-- BEGIN --
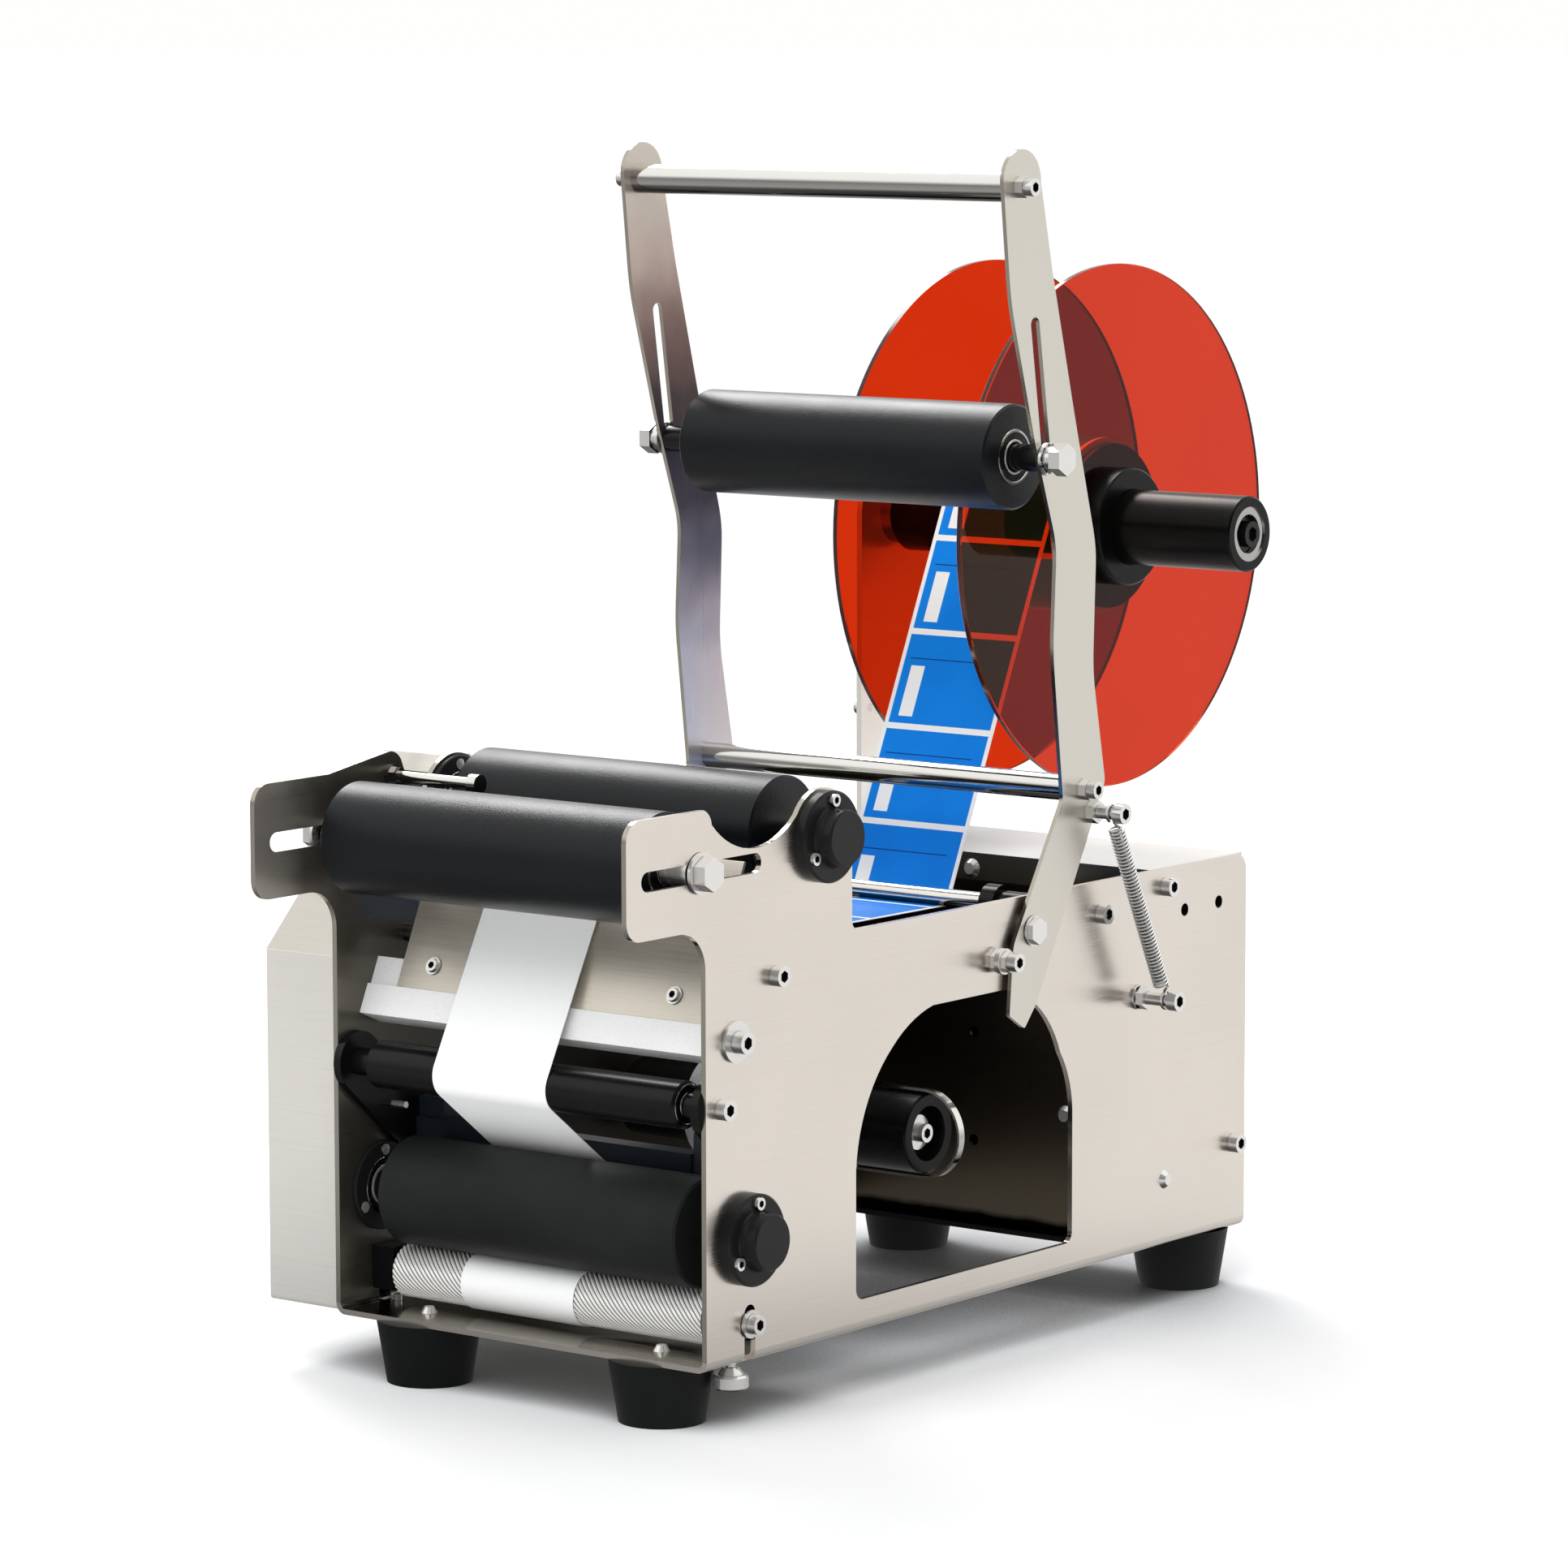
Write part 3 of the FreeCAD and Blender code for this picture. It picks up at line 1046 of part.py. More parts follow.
def make_arms():
    inner, gauge = D["arm_inner"], D["arm_gauge"]
    outline = arm_outline()
    py, pz = num(D["press_y"]), num(D["press_z"])
    travel = num(D["arm_slot_travel"])
    slot = stadium_path((py, pz), (py + SLIDE_Y * travel, pz + SLIDE_Z * travel), 3.3)
    for side, name in ((-1, "arm_left"), (1, "arm_right")):
        start = inner if side > 0 else -1.0 * inner - gauge
        plate = place(pad(outline, gauge, "YZ_Plane", [slot]), start, 0, 0)
        holes = [cylinder(start - 1.0, D["pivot_y"], D["pivot_z"], 4.06, 5.0),
                 cylinder(start - 1.0, D["handle_y"], D["handle_z"], SHANK, 5.0),
                 cylinder(start - 1.0, D["tie_y"], D["tie_z"], SHANK, 5.0),
                 cylinder(start - 1.0, D["upper_stud_y"], D["upper_stud_z"],
                          SHANK, 5.0)]
        node(name, cut(plate, *holes))
    rods = []
    for y, z, r in ((D["handle_y"], D["handle_z"], D["handle_radius"]),
                    (D["tie_y"], D["tie_z"], D["tie_radius"])):
        rod = cylinder(-1.0 * inner, y, z, r, inner * 2.0)
        bores = [cylinder(-120.0, y, z, SHANK, 24.0), cylinder(96.0, y, z, SHANK, 24.0)]
        rods.append(cut(rod, *bores))
    node("arm_rods", group(*rods))
    screws = []
    outer = num(inner) + num(gauge)
    for side, turn in ((-1, ALONG_MINUS_X), (1, ALONG_X)):
        for y, z in ((D["handle_y"], D["handle_z"]), (D["tie_y"], D["tie_z"])):
            nut = hexagon(side * outer, y, z, 9.6, NUT, turn)
            head = socket_screw(side * (outer + NUT), num(y), num(z), 4.0, 4.6,
                                turn, NUT + 8.0, SHANK)
            screws.append(fuse(nut, head))
        y, z = num(D["upper_stud_y"]), num(D["upper_stud_z"])
        base = cylinder(side * (outer - num(gauge)), y, z, SHANK, num(gauge), turn)
        nut = hexagon(side * outer, y, z, 11.0, NUT, turn)
        post = cylinder(side * (outer + NUT), y, z, D["stud_radius"], POST, turn)
        head = socket_screw(side * (outer + NUT + POST), y, z, 4.6, 5.0, turn)
        screws.append(fuse(base, nut, post, head))
    node("arm_screws", group(*screws))

    # pressure roller on the bolt that slides in the arms' slots
    left, right = D["press_left"], D["press_right"]
    y, z = D["press_y"], D["press_z"]
    roller = place(sleeve(None, D["press_radius"], 12.6, left, right), 0, y, z)
    bore = D["press_shaft_radius"] + 0.4
    rings = [place(turned([(0.0, bore), (0.0, 12.6), (8.0, 12.6), (8.0, bore)]),
                   start, y, z) for start in (left, right - 8.0)]
    node("pressure_roller", group(roller, *rings))
    # a bolt through both arms: shaft, neck in the slot, washer, nut and head
    shaft_end = num(inner) - 0.3
    washer_face = outer + 0.3
    axle = [cylinder(-shaft_end, y, z, D["press_shaft_radius"], 2.0 * shaft_end)]
    for side, turn in ((-1, ALONG_MINUS_X), (1, ALONG_X)):
        axle.append(cylinder(side * shaft_end, y, z, 3.0, washer_face - shaft_end, turn))
        axle.append(cylinder(side * washer_face, y, z, 7.4, 1.5, turn))
        axle.append(cylinder(side * (washer_face + 1.5), y, z, 6.0, 3.6, turn))
        axle.append(hexagon(side * (washer_face + 5.1), y, z, 15.0, 5.9, turn))
    node("pressure_axle", fuse(*axle))


def make_side_hardware():
    pins, studs, screws = [], [], []
    for side, turn in ((-1, ALONG_MINUS_X), (1, ALONG_X)):
        y, z = num(D["pivot_y"]), num(D["pivot_z"])
        pins.append(fuse(cylinder(side * 101.0, y, z, 3.0, 4.0, turn),
                         cylinder(side * 105.0, y, z, 7.0, 1.4, turn),
                         cylinder(side * 106.4, y, z, 4.0, 2.6, turn),
                         cylinder(side * 109.0, y, z, 6.9, 0.6, turn),
                         hexagon(side * 109.6, y, z, 12.6, 3.0, turn)))
        y, z = STOP
        stem = cylinder(side * 101.0, y, z, 3.0, 4.0, turn)
        nut = hexagon(side * 105.0, y, z, 10.6, 3.2, turn)
        bush = cylinder(side * 108.2, y, z, 5.9, 2.6, turn)
        lock = hexagon(side * 110.8, y, z, 10.0, 3.0, turn)
        head = socket_screw(side * 113.8, y, z, 4.2, 4.8, turn)
        studs.append(fuse(stem, nut, bush, lock, head))
        y, z = num(D["lower_stud_y"]), num(D["lower_stud_z"])
        studs.append(fuse(cylinder(side * 101.0, y, z, 3.0, 4.0, turn),
                          cylinder(side * 105.0, y, z, 5.9, 1.3, turn),
                          hexagon(side * 106.3, y, z, 11.0, 4.0, turn),
                          cylinder(side * 110.3, y, z, D["stud_radius"], 12.9, turn),
                          socket_screw(side * 123.2, y, z, 4.6, 5.0, turn)))
    node("pivot_pins", group(*pins))
    node("spring_posts", group(*studs))
    plate_face = num(HW)
    for y, z, radius, height, washer, depth in SIDE_BOLTS:
        if washer:
            screws.append(fuse(cylinder(plate_face, y, z, washer, WASHER),
                               socket_screw(plate_face + WASHER, y, z, radius, height,
                                            ALONG_X, depth, SHANK)))
        else:
            screws.append(socket_screw(plate_face, y, z, radius, height, ALONG_X,
                                       depth, SHANK))
    screws.append(fuse(cone(105.0, BUTTON[0], BUTTON[1], 4.4, 2.6, 2.2),
                       cylinder(101.0, BUTTON[0], BUTTON[1], SHANK, 4.0)))
    for y, z in BRACKET_BOLTS:
        screws.append(socket_screw(-108.0, y, z, 4.5, 5.0, ALONG_MINUS_X, 7.0, SHANK))
    screws.append(socket_screw(-108.0, 190.0, 263.0, 3.6, 4.5, ALONG_MINUS_X, 3.0, SHANK))
    for x, y in FEET:
        screws.append(fuse(cone(x, y, BELLY + 2.5, 3.8, 2.2, 2.6, LEVEL),
                           cylinder(x, y, 14.0, SHANK, 17.0, LEVEL)))
    # wall screws face the front
    face = Rotation(Vector(1, 0, 0), 90)
    wall_face = num(D["wall_front"])
    screws.append(cone(1.0, wall_face - COVER_LIP_GAUGE, 199.5, 4.6, 2.8, 2.4, face))
    screws.append(cone(55.0, wall_face, 86.5, 4.6, 2.8, 2.4, face))
    small = []
    for y, z in ((num(D["rear_roller_y"]), num(D["rear_roller_z"])),
                 (num(D["traction_y"]), num(D["traction_z"]))):
        for a, b in SCREW_SHIFTS:
            small.append(fuse(socket_screw(CAP_FACE, y + a, z + b, 2.75, 2.4),
                              cylinder(104.5, y + a, z + b, 1.3, 7.0)))
            small.append(fuse(cylinder(LEFT_SEAT, y + a, z + b, 2.5, 1.9),
                              cylinder(-103.0, y + a, z + b, 1.3, 2.0)))
    for side in (-1, 1):
        x, yy, zz = lean_point(side * 68.0, 11.0, 0.0)
        head = fuse(cylinder(x, yy, zz, 4.0, 0.8, LEAN),
                    cone(x, yy, zz, 3.4, 2.8, 2.2, LEAN))
        socket = hexagon(*lean_point(side * 68.0, 11.0, 0.5), 3.4, 2.0, LEAN)
        x, yy, zz = lean_point(side * 68.0, 11.0, -8.0)
        small.append(cut(fuse(head, cylinder(x, yy, zz, 1.6, 8.0, LEAN)), socket))
    node("frame_screws", group(*screws, *small))


# ---------------------------------------------------------------- springs

def make_springs():
    uy, uz = num(D["upper_stud_y"]), num(D["upper_stud_z"])
    ly, lz = num(D["lower_stud_y"]), num(D["lower_stud_z"])
    span = math.hypot(uy - ly, uz - lz)
    angle = math.degrees(math.atan2(uz - lz, uy - ly))
    along = Rotation(Vector(1, 0, 0), angle - 90.0)
    way = ((uy - ly) / span, (uz - lz) / span)
    for side, tag in ((-1, "left"), (1, "right")):
        x = side * num(D["spring_plane"])

        def spot(d):
            return (x, ly + way[0] * d, lz + way[1] * d)

        coil = cut(cylinder(*spot(7.4), D["spring_radius"], span - 14.0, along),
                   cylinder(*spot(9.0), D["spring_bore"], span, along))
        neck = cylinder(*spot(4.2), 0.7, 5.8, along)
        eye = cut(cylinder(x - 0.9, ly, lz, 5.2, 1.8),
                  cylinder(x - 2.0, ly, lz, 3.3, 4.0))
        node("spring_" + tag, fuse(coil, neck, eye))
        eye = cut(cylinder(x - 0.9, uy, uz, 5.2, 1.8),
                  cylinder(x - 2.0, uy, uz, 3.3, 4.0))
        rod = cylinder(*spot(30.0), 2.2, span - 30.0 - 7.0, along)
        neck = cylinder(*spot(span - 8.0), 0.7, 3.9, along)
        node("spring_hook_" + tag, fuse(eye, rod, neck))


make_chassis()
make_feet()
make_rear()
make_control_box()
make_bearings()
make_rollers()
make_label_path()
make_rewind()
make_reel()
make_arms()
make_side_hardware()
make_springs()
doc.recompute()

faults = []
for thing in doc.Objects:
    states = [state for state in thing.State if state in ("Invalid", "Error")]
    if states:
        faults.append("%s %s %s" % (thing.Name, thing.Label, states))
for name, thing in nodes.items():
    shape = thing.Shape
    if shape.isNull() or not shape.isValid() or not shape.Solids:
        faults.append("bad shape " + name)
if faults:
    raise RuntimeError("; ".join(faults))

os.makedirs("parts", exist_ok=True)
for name, thing in nodes.items():
    thing.Shape.exportStep("parts/%s.step" % name)
print("sub-parts:", len(nodes))
for name, thing in sorted(nodes.items()):
    box = thing.Shape.BoundBox
    print("%-26s %2d solids  x %.1f..%.1f  y %.1f..%.1f  z %.1f..%.1f  V %.0f" % (
        name, len(thing.Shape.Solids), box.XMin, box.XMax, box.YMin, box.YMax,
        box.ZMin, box.ZMax, thing.Shape.Volume))
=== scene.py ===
import math

import bmesh
import bpy
from mathutils import Matrix, Vector
from mathutils.bvhtree import BVHTree


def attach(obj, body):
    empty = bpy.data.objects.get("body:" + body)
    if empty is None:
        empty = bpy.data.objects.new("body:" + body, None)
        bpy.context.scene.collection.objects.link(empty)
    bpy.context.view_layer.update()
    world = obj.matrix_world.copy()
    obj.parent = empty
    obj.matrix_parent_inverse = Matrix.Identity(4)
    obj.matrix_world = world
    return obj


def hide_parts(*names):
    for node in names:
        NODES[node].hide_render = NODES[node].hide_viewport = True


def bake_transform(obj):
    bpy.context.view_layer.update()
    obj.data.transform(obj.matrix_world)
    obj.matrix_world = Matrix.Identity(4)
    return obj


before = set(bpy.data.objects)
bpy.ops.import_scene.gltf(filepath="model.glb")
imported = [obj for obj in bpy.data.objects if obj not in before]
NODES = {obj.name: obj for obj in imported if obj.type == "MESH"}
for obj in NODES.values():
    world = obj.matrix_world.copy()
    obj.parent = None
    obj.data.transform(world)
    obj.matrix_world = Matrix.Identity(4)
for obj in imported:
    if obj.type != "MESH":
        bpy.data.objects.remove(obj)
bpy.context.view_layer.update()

MM = 0.001

# ------------------------------------------------------------------ camera

CAMERA_PLACE = Vector((1.76096, -2.30003, 0.61966))
CAMERA_LOOK = Vector((-0.6056179, 0.7857575, -0.12574622))
CAMERA_ROLL = math.radians(-0.107)
CAMERA_LENS = 147.03
SENSOR_WIDTH = 36.0


def make_camera():
    data = bpy.data.cameras.new("camera")
    data.lens = CAMERA_LENS
    data.sensor_width = SENSOR_WIDTH
    data.clip_start, data.clip_end = 0.1, 50.0
    camera = bpy.data.objects.new("camera", data)
    bpy.context.scene.collection.objects.link(camera)
    turn = CAMERA_LOOK.to_track_quat("-Z", "Y").to_matrix().to_4x4()
    roll = Matrix.Rotation(CAMERA_ROLL, 4, "Z")
    camera.matrix_world = Matrix.Translation(CAMERA_PLACE) @ turn @ roll
    bpy.context.scene.camera = camera


# ------------------------------------------------------------------ node helpers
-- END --
■ EXERCISE AIM
Track down every line with the word "collection" and copy it.

■ RESPONSE
        bpy.context.scene.collection.objects.link(empty)
    bpy.context.scene.collection.objects.link(camera)